WHAT THE EXERCISE ASKS:
Reproduce the listing below verbatim.

GIVEN MATERIAL:
────

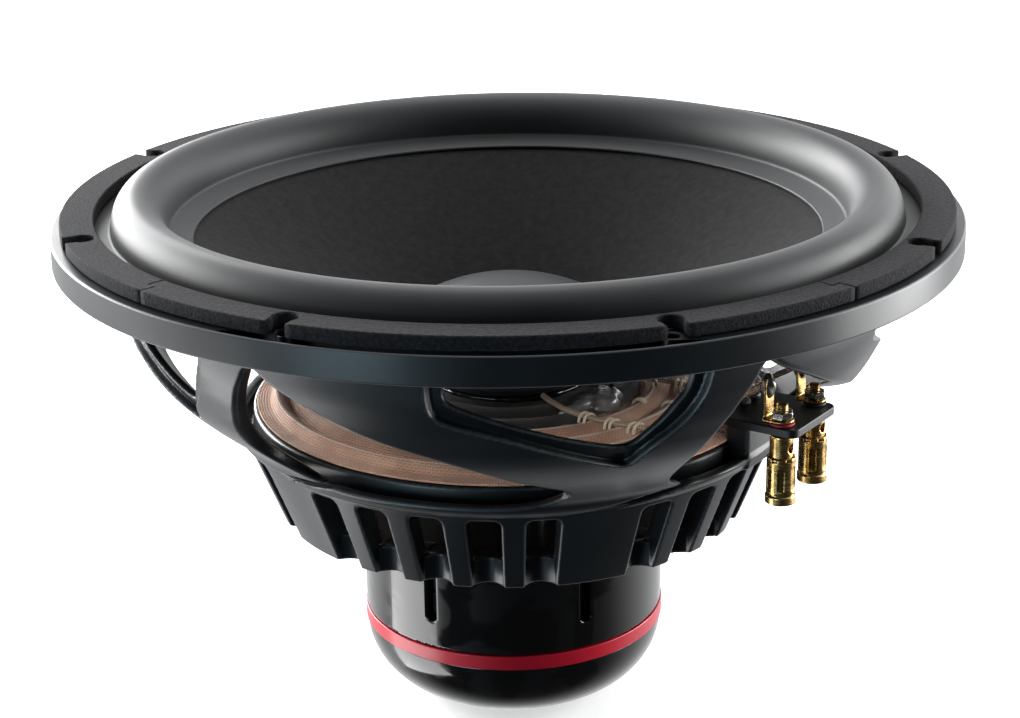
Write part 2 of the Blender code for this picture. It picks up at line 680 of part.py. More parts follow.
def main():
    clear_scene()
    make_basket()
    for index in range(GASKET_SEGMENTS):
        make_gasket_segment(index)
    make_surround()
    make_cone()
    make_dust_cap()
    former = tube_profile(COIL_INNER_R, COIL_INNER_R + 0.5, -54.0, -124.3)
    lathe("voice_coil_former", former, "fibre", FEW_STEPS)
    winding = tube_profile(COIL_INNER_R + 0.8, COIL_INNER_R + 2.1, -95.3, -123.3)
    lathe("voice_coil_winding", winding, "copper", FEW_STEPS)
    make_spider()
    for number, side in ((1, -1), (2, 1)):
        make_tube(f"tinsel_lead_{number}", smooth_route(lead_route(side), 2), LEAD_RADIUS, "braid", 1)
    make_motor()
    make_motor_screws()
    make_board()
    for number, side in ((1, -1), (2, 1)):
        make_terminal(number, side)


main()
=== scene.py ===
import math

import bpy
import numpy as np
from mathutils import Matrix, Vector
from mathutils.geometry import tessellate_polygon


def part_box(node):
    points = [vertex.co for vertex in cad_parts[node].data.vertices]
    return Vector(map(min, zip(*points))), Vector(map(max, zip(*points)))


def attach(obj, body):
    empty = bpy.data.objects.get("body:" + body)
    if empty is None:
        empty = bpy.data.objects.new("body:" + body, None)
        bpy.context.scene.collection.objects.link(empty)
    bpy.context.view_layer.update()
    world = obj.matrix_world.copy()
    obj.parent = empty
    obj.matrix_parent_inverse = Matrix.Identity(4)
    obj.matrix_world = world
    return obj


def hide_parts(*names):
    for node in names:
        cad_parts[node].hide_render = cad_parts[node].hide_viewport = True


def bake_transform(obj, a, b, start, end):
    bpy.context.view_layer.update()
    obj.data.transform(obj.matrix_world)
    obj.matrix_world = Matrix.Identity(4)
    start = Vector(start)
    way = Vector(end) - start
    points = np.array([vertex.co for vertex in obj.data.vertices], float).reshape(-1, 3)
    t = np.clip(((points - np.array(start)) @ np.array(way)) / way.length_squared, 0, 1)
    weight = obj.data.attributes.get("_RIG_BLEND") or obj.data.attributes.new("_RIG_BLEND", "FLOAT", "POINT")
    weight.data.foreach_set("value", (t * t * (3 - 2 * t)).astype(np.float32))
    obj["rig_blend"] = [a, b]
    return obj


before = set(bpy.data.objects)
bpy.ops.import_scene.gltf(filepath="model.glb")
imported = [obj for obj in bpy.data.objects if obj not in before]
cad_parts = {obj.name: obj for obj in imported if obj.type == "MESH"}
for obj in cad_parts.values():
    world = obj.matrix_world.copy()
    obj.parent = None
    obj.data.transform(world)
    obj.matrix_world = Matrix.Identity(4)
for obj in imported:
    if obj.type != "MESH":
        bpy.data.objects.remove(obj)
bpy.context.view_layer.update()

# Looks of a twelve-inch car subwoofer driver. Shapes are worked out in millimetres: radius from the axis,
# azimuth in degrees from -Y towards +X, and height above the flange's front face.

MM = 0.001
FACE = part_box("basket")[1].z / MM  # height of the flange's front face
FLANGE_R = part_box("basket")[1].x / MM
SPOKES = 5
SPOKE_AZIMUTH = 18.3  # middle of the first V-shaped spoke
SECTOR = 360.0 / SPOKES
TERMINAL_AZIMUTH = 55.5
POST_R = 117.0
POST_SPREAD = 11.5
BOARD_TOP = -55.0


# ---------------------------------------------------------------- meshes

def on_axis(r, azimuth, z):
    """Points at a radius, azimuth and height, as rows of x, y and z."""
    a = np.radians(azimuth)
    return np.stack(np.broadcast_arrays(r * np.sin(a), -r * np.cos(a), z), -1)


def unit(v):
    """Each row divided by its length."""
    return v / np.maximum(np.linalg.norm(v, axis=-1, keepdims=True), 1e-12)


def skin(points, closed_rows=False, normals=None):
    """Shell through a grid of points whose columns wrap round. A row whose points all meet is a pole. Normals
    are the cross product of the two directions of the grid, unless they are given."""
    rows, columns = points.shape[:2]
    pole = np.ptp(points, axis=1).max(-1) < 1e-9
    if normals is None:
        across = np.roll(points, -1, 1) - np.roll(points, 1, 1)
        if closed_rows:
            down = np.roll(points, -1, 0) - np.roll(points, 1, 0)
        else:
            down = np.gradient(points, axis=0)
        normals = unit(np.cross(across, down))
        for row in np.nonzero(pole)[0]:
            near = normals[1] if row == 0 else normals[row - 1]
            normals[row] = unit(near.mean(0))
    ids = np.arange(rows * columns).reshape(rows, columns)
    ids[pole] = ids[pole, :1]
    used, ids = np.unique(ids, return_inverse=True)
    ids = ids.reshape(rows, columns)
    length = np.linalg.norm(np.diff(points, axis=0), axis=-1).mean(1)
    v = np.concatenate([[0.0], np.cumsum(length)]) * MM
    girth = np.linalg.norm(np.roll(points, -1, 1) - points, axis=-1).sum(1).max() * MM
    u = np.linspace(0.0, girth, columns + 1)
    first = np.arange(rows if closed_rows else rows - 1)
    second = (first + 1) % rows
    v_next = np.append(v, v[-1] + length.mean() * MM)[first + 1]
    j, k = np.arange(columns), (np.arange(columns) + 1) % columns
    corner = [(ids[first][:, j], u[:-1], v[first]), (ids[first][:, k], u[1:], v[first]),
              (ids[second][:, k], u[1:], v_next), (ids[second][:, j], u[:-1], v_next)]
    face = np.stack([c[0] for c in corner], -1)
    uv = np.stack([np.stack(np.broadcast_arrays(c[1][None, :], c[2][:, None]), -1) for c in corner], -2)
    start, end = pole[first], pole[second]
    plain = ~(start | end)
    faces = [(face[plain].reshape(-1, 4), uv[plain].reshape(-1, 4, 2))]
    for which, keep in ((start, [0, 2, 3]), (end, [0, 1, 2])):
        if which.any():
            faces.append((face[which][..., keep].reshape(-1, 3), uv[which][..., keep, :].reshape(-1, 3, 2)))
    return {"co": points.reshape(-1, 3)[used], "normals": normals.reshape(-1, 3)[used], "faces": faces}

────

THE COMPLETED TASK:
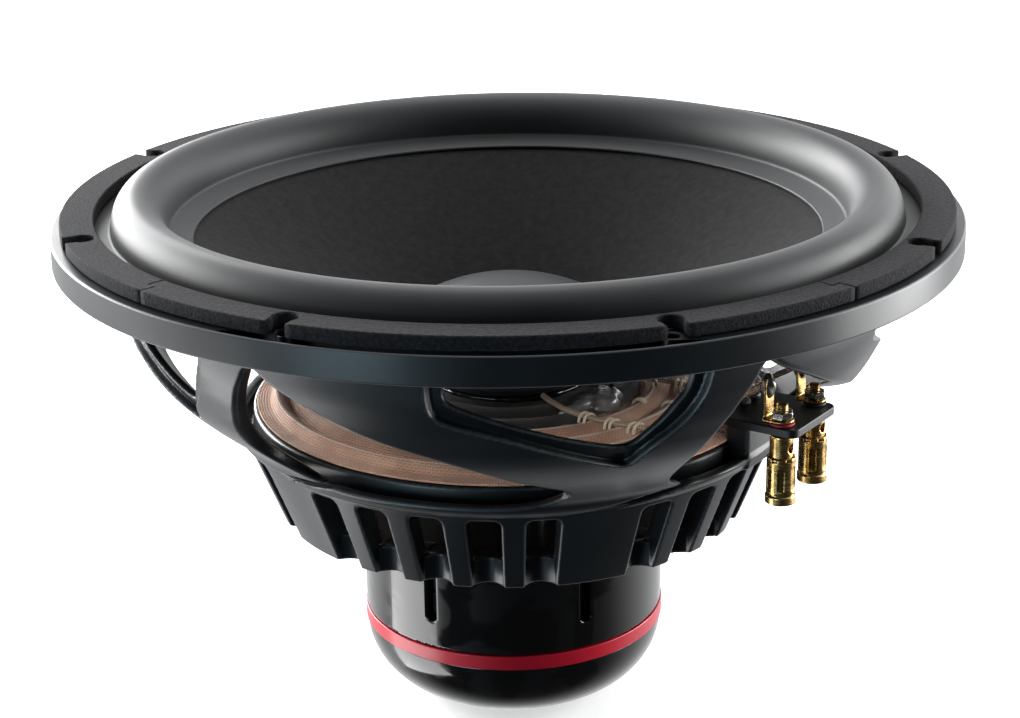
Write part 2 of the Blender code for this picture. It picks up at line 680 of part.py. More parts follow.
def main():
    clear_scene()
    make_basket()
    for index in range(GASKET_SEGMENTS):
        make_gasket_segment(index)
    make_surround()
    make_cone()
    make_dust_cap()
    former = tube_profile(COIL_INNER_R, COIL_INNER_R + 0.5, -54.0, -124.3)
    lathe("voice_coil_former", former, "fibre", FEW_STEPS)
    winding = tube_profile(COIL_INNER_R + 0.8, COIL_INNER_R + 2.1, -95.3, -123.3)
    lathe("voice_coil_winding", winding, "copper", FEW_STEPS)
    make_spider()
    for number, side in ((1, -1), (2, 1)):
        make_tube(f"tinsel_lead_{number}", smooth_route(lead_route(side), 2), LEAD_RADIUS, "braid", 1)
    make_motor()
    make_motor_screws()
    make_board()
    for number, side in ((1, -1), (2, 1)):
        make_terminal(number, side)


main()
=== scene.py ===
import math

import bpy
import numpy as np
from mathutils import Matrix, Vector
from mathutils.geometry import tessellate_polygon


def part_box(node):
    points = [vertex.co for vertex in cad_parts[node].data.vertices]
    return Vector(map(min, zip(*points))), Vector(map(max, zip(*points)))


def attach(obj, body):
    empty = bpy.data.objects.get("body:" + body)
    if empty is None:
        empty = bpy.data.objects.new("body:" + body, None)
        bpy.context.scene.collection.objects.link(empty)
    bpy.context.view_layer.update()
    world = obj.matrix_world.copy()
    obj.parent = empty
    obj.matrix_parent_inverse = Matrix.Identity(4)
    obj.matrix_world = world
    return obj


def hide_parts(*names):
    for node in names:
        cad_parts[node].hide_render = cad_parts[node].hide_viewport = True


def bake_transform(obj, a, b, start, end):
    bpy.context.view_layer.update()
    obj.data.transform(obj.matrix_world)
    obj.matrix_world = Matrix.Identity(4)
    start = Vector(start)
    way = Vector(end) - start
    points = np.array([vertex.co for vertex in obj.data.vertices], float).reshape(-1, 3)
    t = np.clip(((points - np.array(start)) @ np.array(way)) / way.length_squared, 0, 1)
    weight = obj.data.attributes.get("_RIG_BLEND") or obj.data.attributes.new("_RIG_BLEND", "FLOAT", "POINT")
    weight.data.foreach_set("value", (t * t * (3 - 2 * t)).astype(np.float32))
    obj["rig_blend"] = [a, b]
    return obj


before = set(bpy.data.objects)
bpy.ops.import_scene.gltf(filepath="model.glb")
imported = [obj for obj in bpy.data.objects if obj not in before]
cad_parts = {obj.name: obj for obj in imported if obj.type == "MESH"}
for obj in cad_parts.values():
    world = obj.matrix_world.copy()
    obj.parent = None
    obj.data.transform(world)
    obj.matrix_world = Matrix.Identity(4)
for obj in imported:
    if obj.type != "MESH":
        bpy.data.objects.remove(obj)
bpy.context.view_layer.update()

# Looks of a twelve-inch car subwoofer driver. Shapes are worked out in millimetres: radius from the axis,
# azimuth in degrees from -Y towards +X, and height above the flange's front face.

MM = 0.001
FACE = part_box("basket")[1].z / MM  # height of the flange's front face
FLANGE_R = part_box("basket")[1].x / MM
SPOKES = 5
SPOKE_AZIMUTH = 18.3  # middle of the first V-shaped spoke
SECTOR = 360.0 / SPOKES
TERMINAL_AZIMUTH = 55.5
POST_R = 117.0
POST_SPREAD = 11.5
BOARD_TOP = -55.0


# ---------------------------------------------------------------- meshes

def on_axis(r, azimuth, z):
    """Points at a radius, azimuth and height, as rows of x, y and z."""
    a = np.radians(azimuth)
    return np.stack(np.broadcast_arrays(r * np.sin(a), -r * np.cos(a), z), -1)


def unit(v):
    """Each row divided by its length."""
    return v / np.maximum(np.linalg.norm(v, axis=-1, keepdims=True), 1e-12)


def skin(points, closed_rows=False, normals=None):
    """Shell through a grid of points whose columns wrap round. A row whose points all meet is a pole. Normals
    are the cross product of the two directions of the grid, unless they are given."""
    rows, columns = points.shape[:2]
    pole = np.ptp(points, axis=1).max(-1) < 1e-9
    if normals is None:
        across = np.roll(points, -1, 1) - np.roll(points, 1, 1)
        if closed_rows:
            down = np.roll(points, -1, 0) - np.roll(points, 1, 0)
        else:
            down = np.gradient(points, axis=0)
        normals = unit(np.cross(across, down))
        for row in np.nonzero(pole)[0]:
            near = normals[1] if row == 0 else normals[row - 1]
            normals[row] = unit(near.mean(0))
    ids = np.arange(rows * columns).reshape(rows, columns)
    ids[pole] = ids[pole, :1]
    used, ids = np.unique(ids, return_inverse=True)
    ids = ids.reshape(rows, columns)
    length = np.linalg.norm(np.diff(points, axis=0), axis=-1).mean(1)
    v = np.concatenate([[0.0], np.cumsum(length)]) * MM
    girth = np.linalg.norm(np.roll(points, -1, 1) - points, axis=-1).sum(1).max() * MM
    u = np.linspace(0.0, girth, columns + 1)
    first = np.arange(rows if closed_rows else rows - 1)
    second = (first + 1) % rows
    v_next = np.append(v, v[-1] + length.mean() * MM)[first + 1]
    j, k = np.arange(columns), (np.arange(columns) + 1) % columns
    corner = [(ids[first][:, j], u[:-1], v[first]), (ids[first][:, k], u[1:], v[first]),
              (ids[second][:, k], u[1:], v_next), (ids[second][:, j], u[:-1], v_next)]
    face = np.stack([c[0] for c in corner], -1)
    uv = np.stack([np.stack(np.broadcast_arrays(c[1][None, :], c[2][:, None]), -1) for c in corner], -2)
    start, end = pole[first], pole[second]
    plain = ~(start | end)
    faces = [(face[plain].reshape(-1, 4), uv[plain].reshape(-1, 4, 2))]
    for which, keep in ((start, [0, 2, 3]), (end, [0, 1, 2])):
        if which.any():
            faces.append((face[which][..., keep].reshape(-1, 3), uv[which][..., keep, :].reshape(-1, 3, 2)))
    return {"co": points.reshape(-1, 3)[used], "normals": normals.reshape(-1, 3)[used], "faces": faces}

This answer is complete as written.